▸ **Task objective**
Reproduce the listing below without any change.
++++ Data shown ++++
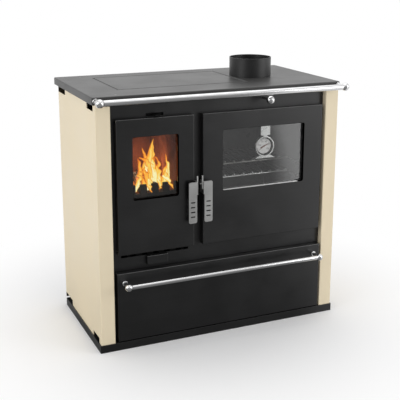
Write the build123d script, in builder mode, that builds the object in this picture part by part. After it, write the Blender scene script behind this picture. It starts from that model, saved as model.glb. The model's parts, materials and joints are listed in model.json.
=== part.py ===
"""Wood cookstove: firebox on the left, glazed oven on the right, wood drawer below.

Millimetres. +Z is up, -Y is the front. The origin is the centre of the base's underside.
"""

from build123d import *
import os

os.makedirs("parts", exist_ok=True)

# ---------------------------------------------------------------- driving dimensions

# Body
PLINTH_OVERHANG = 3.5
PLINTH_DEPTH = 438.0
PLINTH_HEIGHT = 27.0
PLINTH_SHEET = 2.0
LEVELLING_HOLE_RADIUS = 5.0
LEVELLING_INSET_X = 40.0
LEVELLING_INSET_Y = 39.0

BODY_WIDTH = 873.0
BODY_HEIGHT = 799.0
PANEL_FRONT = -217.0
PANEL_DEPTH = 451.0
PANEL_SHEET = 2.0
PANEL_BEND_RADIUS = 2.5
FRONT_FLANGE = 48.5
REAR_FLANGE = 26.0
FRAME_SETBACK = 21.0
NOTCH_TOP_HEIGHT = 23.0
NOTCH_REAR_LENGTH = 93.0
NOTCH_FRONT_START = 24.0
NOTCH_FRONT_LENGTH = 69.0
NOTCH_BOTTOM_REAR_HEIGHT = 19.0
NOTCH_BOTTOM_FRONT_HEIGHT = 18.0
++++
▸ **The completed task**
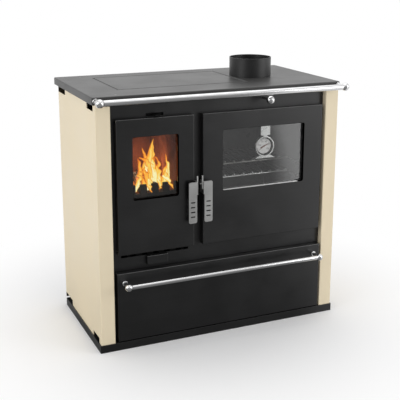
Write the build123d script, in builder mode, that builds the object in this picture part by part. After it, write the Blender scene script behind this picture. It starts from that model, saved as model.glb. The model's parts, materials and joints are listed in model.json.
=== part.py ===
"""Wood cookstove: firebox on the left, glazed oven on the right, wood drawer below.

Millimetres. +Z is up, -Y is the front. The origin is the centre of the base's underside.
"""

from build123d import *
import os

os.makedirs("parts", exist_ok=True)

# ---------------------------------------------------------------- driving dimensions

# Body
PLINTH_OVERHANG = 3.5
PLINTH_DEPTH = 438.0
PLINTH_HEIGHT = 27.0
PLINTH_SHEET = 2.0
LEVELLING_HOLE_RADIUS = 5.0
LEVELLING_INSET_X = 40.0
LEVELLING_INSET_Y = 39.0

BODY_WIDTH = 873.0
BODY_HEIGHT = 799.0
PANEL_FRONT = -217.0
PANEL_DEPTH = 451.0
PANEL_SHEET = 2.0
PANEL_BEND_RADIUS = 2.5
FRONT_FLANGE = 48.5
REAR_FLANGE = 26.0
FRAME_SETBACK = 21.0
NOTCH_TOP_HEIGHT = 23.0
NOTCH_REAR_LENGTH = 93.0
NOTCH_FRONT_START = 24.0
NOTCH_FRONT_LENGTH = 69.0
NOTCH_BOTTOM_REAR_HEIGHT = 19.0
NOTCH_BOTTOM_FRONT_HEIGHT = 18.0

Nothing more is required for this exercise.